**GIVEN TASK:** Each line of the material below should be reproduced exactly.

++++ DATA SHOWN

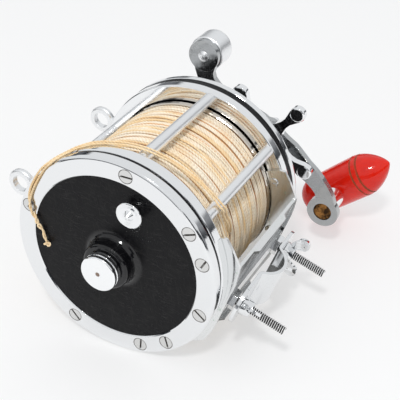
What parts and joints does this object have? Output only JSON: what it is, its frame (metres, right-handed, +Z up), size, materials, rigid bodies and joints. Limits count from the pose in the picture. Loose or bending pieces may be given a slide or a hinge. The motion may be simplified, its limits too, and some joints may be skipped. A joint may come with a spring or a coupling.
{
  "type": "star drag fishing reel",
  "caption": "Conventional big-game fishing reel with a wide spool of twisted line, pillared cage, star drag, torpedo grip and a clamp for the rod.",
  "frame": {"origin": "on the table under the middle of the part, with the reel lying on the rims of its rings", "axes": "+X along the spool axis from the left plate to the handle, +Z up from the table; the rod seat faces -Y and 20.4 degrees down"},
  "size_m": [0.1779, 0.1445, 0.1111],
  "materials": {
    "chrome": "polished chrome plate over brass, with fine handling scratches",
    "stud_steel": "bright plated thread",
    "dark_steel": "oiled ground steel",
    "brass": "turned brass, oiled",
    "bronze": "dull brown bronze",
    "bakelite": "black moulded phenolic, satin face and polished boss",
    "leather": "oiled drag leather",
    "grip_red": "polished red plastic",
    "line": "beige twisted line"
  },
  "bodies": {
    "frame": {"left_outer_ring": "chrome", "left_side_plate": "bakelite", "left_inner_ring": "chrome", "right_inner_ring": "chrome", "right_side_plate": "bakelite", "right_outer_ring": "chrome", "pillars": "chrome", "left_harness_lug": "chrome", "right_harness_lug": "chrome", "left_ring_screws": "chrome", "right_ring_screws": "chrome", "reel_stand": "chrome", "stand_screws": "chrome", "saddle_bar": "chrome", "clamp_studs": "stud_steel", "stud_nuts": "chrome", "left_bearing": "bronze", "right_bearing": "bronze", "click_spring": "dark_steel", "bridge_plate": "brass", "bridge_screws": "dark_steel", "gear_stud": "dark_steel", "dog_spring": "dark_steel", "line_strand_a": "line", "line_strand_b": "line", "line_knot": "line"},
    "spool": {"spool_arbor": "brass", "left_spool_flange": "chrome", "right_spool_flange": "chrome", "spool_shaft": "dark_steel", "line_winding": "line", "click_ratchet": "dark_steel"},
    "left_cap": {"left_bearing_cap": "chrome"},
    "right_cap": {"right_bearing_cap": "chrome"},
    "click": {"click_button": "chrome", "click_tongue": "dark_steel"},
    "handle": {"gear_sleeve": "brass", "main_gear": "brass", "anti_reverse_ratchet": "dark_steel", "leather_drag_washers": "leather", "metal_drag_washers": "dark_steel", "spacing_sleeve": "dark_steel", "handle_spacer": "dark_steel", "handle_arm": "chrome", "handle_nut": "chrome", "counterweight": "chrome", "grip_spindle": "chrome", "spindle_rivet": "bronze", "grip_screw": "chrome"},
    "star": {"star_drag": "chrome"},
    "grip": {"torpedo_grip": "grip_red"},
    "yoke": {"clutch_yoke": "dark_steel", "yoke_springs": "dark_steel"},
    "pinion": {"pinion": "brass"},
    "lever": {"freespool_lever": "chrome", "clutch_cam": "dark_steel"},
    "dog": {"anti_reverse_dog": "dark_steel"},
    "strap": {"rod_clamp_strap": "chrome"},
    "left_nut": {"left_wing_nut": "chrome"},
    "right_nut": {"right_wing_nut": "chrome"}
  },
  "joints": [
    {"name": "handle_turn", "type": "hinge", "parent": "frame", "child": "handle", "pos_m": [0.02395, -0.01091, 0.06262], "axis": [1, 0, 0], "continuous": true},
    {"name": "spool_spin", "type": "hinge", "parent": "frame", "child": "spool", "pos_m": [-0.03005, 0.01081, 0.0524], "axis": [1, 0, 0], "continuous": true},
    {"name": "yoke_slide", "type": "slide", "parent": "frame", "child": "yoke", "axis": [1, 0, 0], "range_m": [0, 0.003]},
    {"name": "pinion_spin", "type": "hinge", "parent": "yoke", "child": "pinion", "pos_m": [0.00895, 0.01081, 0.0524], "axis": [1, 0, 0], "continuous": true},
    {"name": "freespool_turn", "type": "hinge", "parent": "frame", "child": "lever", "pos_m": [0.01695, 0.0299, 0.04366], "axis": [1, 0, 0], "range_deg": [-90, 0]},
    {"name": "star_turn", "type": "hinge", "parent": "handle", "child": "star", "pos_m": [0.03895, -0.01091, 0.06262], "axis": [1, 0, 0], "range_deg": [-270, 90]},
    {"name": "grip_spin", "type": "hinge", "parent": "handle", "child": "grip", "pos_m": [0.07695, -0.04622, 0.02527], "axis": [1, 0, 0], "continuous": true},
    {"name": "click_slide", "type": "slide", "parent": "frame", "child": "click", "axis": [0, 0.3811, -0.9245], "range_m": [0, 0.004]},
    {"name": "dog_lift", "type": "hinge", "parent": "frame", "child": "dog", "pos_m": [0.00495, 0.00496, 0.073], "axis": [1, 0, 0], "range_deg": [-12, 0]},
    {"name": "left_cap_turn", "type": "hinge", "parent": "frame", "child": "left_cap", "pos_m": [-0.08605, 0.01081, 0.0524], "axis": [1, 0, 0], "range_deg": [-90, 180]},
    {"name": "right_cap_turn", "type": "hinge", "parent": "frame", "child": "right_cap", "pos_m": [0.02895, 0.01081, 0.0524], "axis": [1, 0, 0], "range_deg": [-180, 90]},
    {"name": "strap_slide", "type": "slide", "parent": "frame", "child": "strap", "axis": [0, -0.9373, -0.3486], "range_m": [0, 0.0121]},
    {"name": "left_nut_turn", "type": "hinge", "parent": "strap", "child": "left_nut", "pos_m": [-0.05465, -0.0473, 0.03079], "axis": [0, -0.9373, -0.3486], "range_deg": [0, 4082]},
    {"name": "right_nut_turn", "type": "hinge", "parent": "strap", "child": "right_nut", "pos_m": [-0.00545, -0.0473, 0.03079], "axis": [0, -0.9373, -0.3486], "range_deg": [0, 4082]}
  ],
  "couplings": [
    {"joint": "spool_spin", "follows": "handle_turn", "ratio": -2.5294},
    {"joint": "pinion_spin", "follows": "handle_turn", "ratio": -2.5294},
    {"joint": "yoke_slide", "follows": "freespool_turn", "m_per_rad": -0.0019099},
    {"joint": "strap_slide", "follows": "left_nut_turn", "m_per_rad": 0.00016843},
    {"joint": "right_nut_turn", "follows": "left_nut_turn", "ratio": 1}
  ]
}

++++++++

**TASK SOLUTION:**
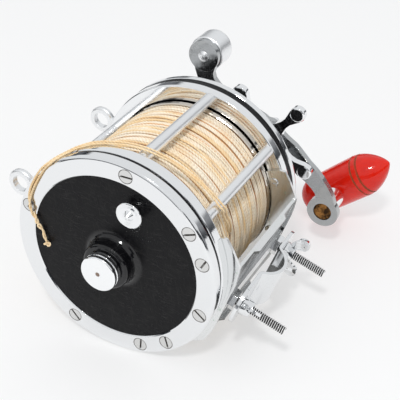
What parts and joints does this object have? Output only JSON: what it is, its frame (metres, right-handed, +Z up), size, materials, rigid bodies and joints. Limits count from the pose in the picture. Loose or bending pieces may be given a slide or a hinge. The motion may be simplified, its limits too, and some joints may be skipped. A joint may come with a spring or a coupling.
{
  "type": "star drag fishing reel",
  "caption": "Conventional big-game fishing reel with a wide spool of twisted line, pillared cage, star drag, torpedo grip and a clamp for the rod.",
  "frame": {"origin": "on the table under the middle of the part, with the reel lying on the rims of its rings", "axes": "+X along the spool axis from the left plate to the handle, +Z up from the table; the rod seat faces -Y and 20.4 degrees down"},
  "size_m": [0.1779, 0.1445, 0.1111],
  "materials": {
    "chrome": "polished chrome plate over brass, with fine handling scratches",
    "stud_steel": "bright plated thread",
    "dark_steel": "oiled ground steel",
    "brass": "turned brass, oiled",
    "bronze": "dull brown bronze",
    "bakelite": "black moulded phenolic, satin face and polished boss",
    "leather": "oiled drag leather",
    "grip_red": "polished red plastic",
    "line": "beige twisted line"
  },
  "bodies": {
    "frame": {"left_outer_ring": "chrome", "left_side_plate": "bakelite", "left_inner_ring": "chrome", "right_inner_ring": "chrome", "right_side_plate": "bakelite", "right_outer_ring": "chrome", "pillars": "chrome", "left_harness_lug": "chrome", "right_harness_lug": "chrome", "left_ring_screws": "chrome", "right_ring_screws": "chrome", "reel_stand": "chrome", "stand_screws": "chrome", "saddle_bar": "chrome", "clamp_studs": "stud_steel", "stud_nuts": "chrome", "left_bearing": "bronze", "right_bearing": "bronze", "click_spring": "dark_steel", "bridge_plate": "brass", "bridge_screws": "dark_steel", "gear_stud": "dark_steel", "dog_spring": "dark_steel", "line_strand_a": "line", "line_strand_b": "line", "line_knot": "line"},
    "spool": {"spool_arbor": "brass", "left_spool_flange": "chrome", "right_spool_flange": "chrome", "spool_shaft": "dark_steel", "line_winding": "line", "click_ratchet": "dark_steel"},
    "left_cap": {"left_bearing_cap": "chrome"},
    "right_cap": {"right_bearing_cap": "chrome"},
    "click": {"click_button": "chrome", "click_tongue": "dark_steel"},
    "handle": {"gear_sleeve": "brass", "main_gear": "brass", "anti_reverse_ratchet": "dark_steel", "leather_drag_washers": "leather", "metal_drag_washers": "dark_steel", "spacing_sleeve": "dark_steel", "handle_spacer": "dark_steel", "handle_arm": "chrome", "handle_nut": "chrome", "counterweight": "chrome", "grip_spindle": "chrome", "spindle_rivet": "bronze", "grip_screw": "chrome"},
    "star": {"star_drag": "chrome"},
    "grip": {"torpedo_grip": "grip_red"},
    "yoke": {"clutch_yoke": "dark_steel", "yoke_springs": "dark_steel"},
    "pinion": {"pinion": "brass"},
    "lever": {"freespool_lever": "chrome", "clutch_cam": "dark_steel"},
    "dog": {"anti_reverse_dog": "dark_steel"},
    "strap": {"rod_clamp_strap": "chrome"},
    "left_nut": {"left_wing_nut": "chrome"},
    "right_nut": {"right_wing_nut": "chrome"}
  },
  "joints": [
    {"name": "handle_turn", "type": "hinge", "parent": "frame", "child": "handle", "pos_m": [0.02395, -0.01091, 0.06262], "axis": [1, 0, 0], "continuous": true},
    {"name": "spool_spin", "type": "hinge", "parent": "frame", "child": "spool", "pos_m": [-0.03005, 0.01081, 0.0524], "axis": [1, 0, 0], "continuous": true},
    {"name": "yoke_slide", "type": "slide", "parent": "frame", "child": "yoke", "axis": [1, 0, 0], "range_m": [0, 0.003]},
    {"name": "pinion_spin", "type": "hinge", "parent": "yoke", "child": "pinion", "pos_m": [0.00895, 0.01081, 0.0524], "axis": [1, 0, 0], "continuous": true},
    {"name": "freespool_turn", "type": "hinge", "parent": "frame", "child": "lever", "pos_m": [0.01695, 0.0299, 0.04366], "axis": [1, 0, 0], "range_deg": [-90, 0]},
    {"name": "star_turn", "type": "hinge", "parent": "handle", "child": "star", "pos_m": [0.03895, -0.01091, 0.06262], "axis": [1, 0, 0], "range_deg": [-270, 90]},
    {"name": "grip_spin", "type": "hinge", "parent": "handle", "child": "grip", "pos_m": [0.07695, -0.04622, 0.02527], "axis": [1, 0, 0], "continuous": true},
    {"name": "click_slide", "type": "slide", "parent": "frame", "child": "click", "axis": [0, 0.3811, -0.9245], "range_m": [0, 0.004]},
    {"name": "dog_lift", "type": "hinge", "parent": "frame", "child": "dog", "pos_m": [0.00495, 0.00496, 0.073], "axis": [1, 0, 0], "range_deg": [-12, 0]},
    {"name": "left_cap_turn", "type": "hinge", "parent": "frame", "child": "left_cap", "pos_m": [-0.08605, 0.01081, 0.0524], "axis": [1, 0, 0], "range_deg": [-90, 180]},
    {"name": "right_cap_turn", "type": "hinge", "parent": "frame", "child": "right_cap", "pos_m": [0.02895, 0.01081, 0.0524], "axis": [1, 0, 0], "range_deg": [-180, 90]},
    {"name": "strap_slide", "type": "slide", "parent": "frame", "child": "strap", "axis": [0, -0.9373, -0.3486], "range_m": [0, 0.0121]},
    {"name": "left_nut_turn", "type": "hinge", "parent": "strap", "child": "left_nut", "pos_m": [-0.05465, -0.0473, 0.03079], "axis": [0, -0.9373, -0.3486], "range_deg": [0, 4082]},
    {"name": "right_nut_turn", "type": "hinge", "parent": "strap", "child": "right_nut", "pos_m": [-0.00545, -0.0473, 0.03079], "axis": [0, -0.9373, -0.3486], "range_deg": [0, 4082]}
  ],
  "couplings": [
    {"joint": "spool_spin", "follows": "handle_turn", "ratio": -2.5294},
    {"joint": "pinion_spin", "follows": "handle_turn", "ratio": -2.5294},
    {"joint": "yoke_slide", "follows": "freespool_turn", "m_per_rad": -0.0019099},
    {"joint": "strap_slide", "follows": "left_nut_turn", "m_per_rad": 0.00016843},
    {"joint": "right_nut_turn", "follows": "left_nut_turn", "ratio": 1}
  ]
}